Tornadoes hit Oklahoma for third day

Thursday, April 18th 2002, 12:00 am
By: News On 6

Emergency management officials planned to survey damage left by a large tornado that ripped through sparsely populated areas of northwestern Oklahoma early Thursday.

There were no reports of injuries, but one home may have been destroyed and others damaged by the twister, which reportedly grew to one-eighth of a mile in width at times, authorities said.

The twister marked the third straight day of tornadic thunderstorms in Oklahoma, and forecasters predicted more severe weather Thursday afternoon.

Spotters reported seeing a large tornado in Major County, alternately lifting and touching down as it moved toward Woods County after midnight.

As it tracked northeastward between Carmen and Lambert in western Alfalfa County, the storm destroyed one house and damaged others, civil defense director George Washburn said.

``I know of two confirmed hits on residences,'' Washburn said. ``One pretty well was torn up southwest of Lambert.

``From what I understand, one woman called into the sheriff's office and said she was OK but that her house had taken a hard hit and a tree was uprooted and totaled her vehicle.''

Washburn said storm spotters believe the storm grew to an eighth of a mile wide at one point. Other reports put the storm at between 100 to 200 yards wide.

``It will be daylight before we can see everything, but thankfully it was out in the country and in some wheat fields,'' Washburn said.

There were preliminary reports of tree damage in Major County and no early reports of damage in Woods County, although officials said they would be going out to check later in the day.

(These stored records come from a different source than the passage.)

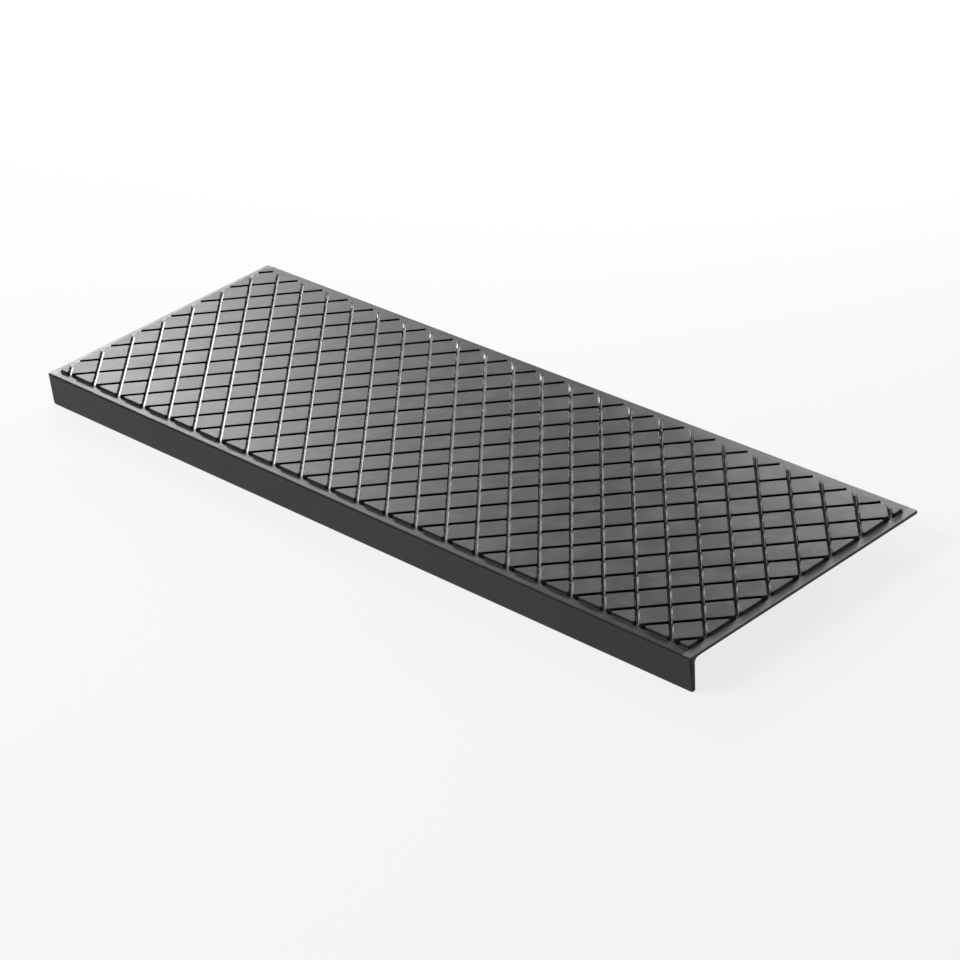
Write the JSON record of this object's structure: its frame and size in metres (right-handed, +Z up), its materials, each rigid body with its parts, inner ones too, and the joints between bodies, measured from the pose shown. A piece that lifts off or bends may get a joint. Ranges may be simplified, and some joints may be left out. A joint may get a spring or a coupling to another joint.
{
  "type": "anti slip stair tread mat",
  "caption": "Black rubber stair tread mat, a thin rectangular sheet with raised square pads set on a corner and a nose lip that hooks over the front edge of the step.",
  "frame": {"origin": "centre of the mat's plan outline, on the flat underside that lies on the step", "axes": "+X along the length of the mat, +Y from the nose lip towards the back of the step, +Z up, out of the tread pattern"},
  "size_m": [0.75, 0.25, 0.0328],
  "materials": {
    "rubber": "black moulded rubber, satin with a soft sheen"
  },
  "bodies": {
    "root": {"tread_mat": "rubber"}
  },
  "joints": []
}
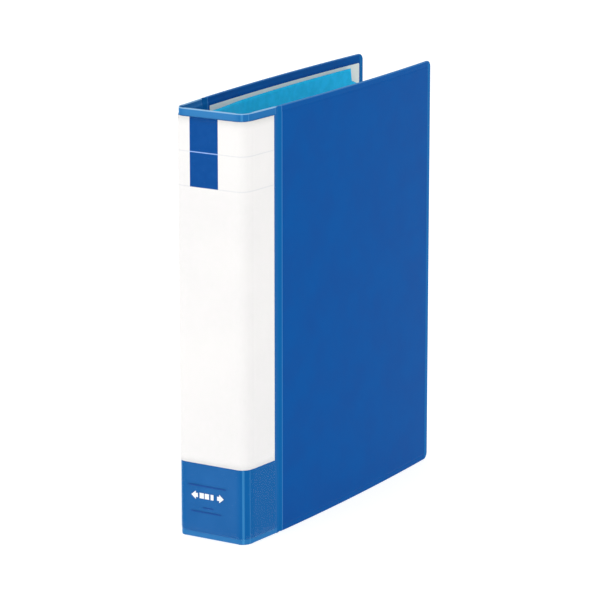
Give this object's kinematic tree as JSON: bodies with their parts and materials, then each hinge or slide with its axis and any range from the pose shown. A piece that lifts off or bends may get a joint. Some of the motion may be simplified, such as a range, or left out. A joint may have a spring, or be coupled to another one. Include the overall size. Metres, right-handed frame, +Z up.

The tornadoes developed along the dryline as it moved eastward out of the Texas Panhandle Wednesday afternoon. The dryline is a boundary between warm, moist air and dry air that is often the focal point for severe weather in the spring.

On Wednesday night, a possible tornado did minor damage in Elk City, authorities said.

``We had some funnel clouds pass over the town. There was a little bit of roof damage and a sign was taken off a motel,'' firefighter Thomas James said. ``A unit that responded to the scene said it looked like straight-line wind damage. The funnel cloud went north of town, but no one actually saw it touch down.''

Tornado warnings also were issued for Dewey and Woodward counties, but there were no reports of damage or injuries in those areas.

On Tuesday, a small tornado whipped through a cemetery, an airport hangar and several out buildings in Atoka County.

Atoka residents saw the tornado touch down in the city, said Don Walker, director of emergency management for the county. It followed Oklahoma Highway 7, destroying some sheds and other out buildings.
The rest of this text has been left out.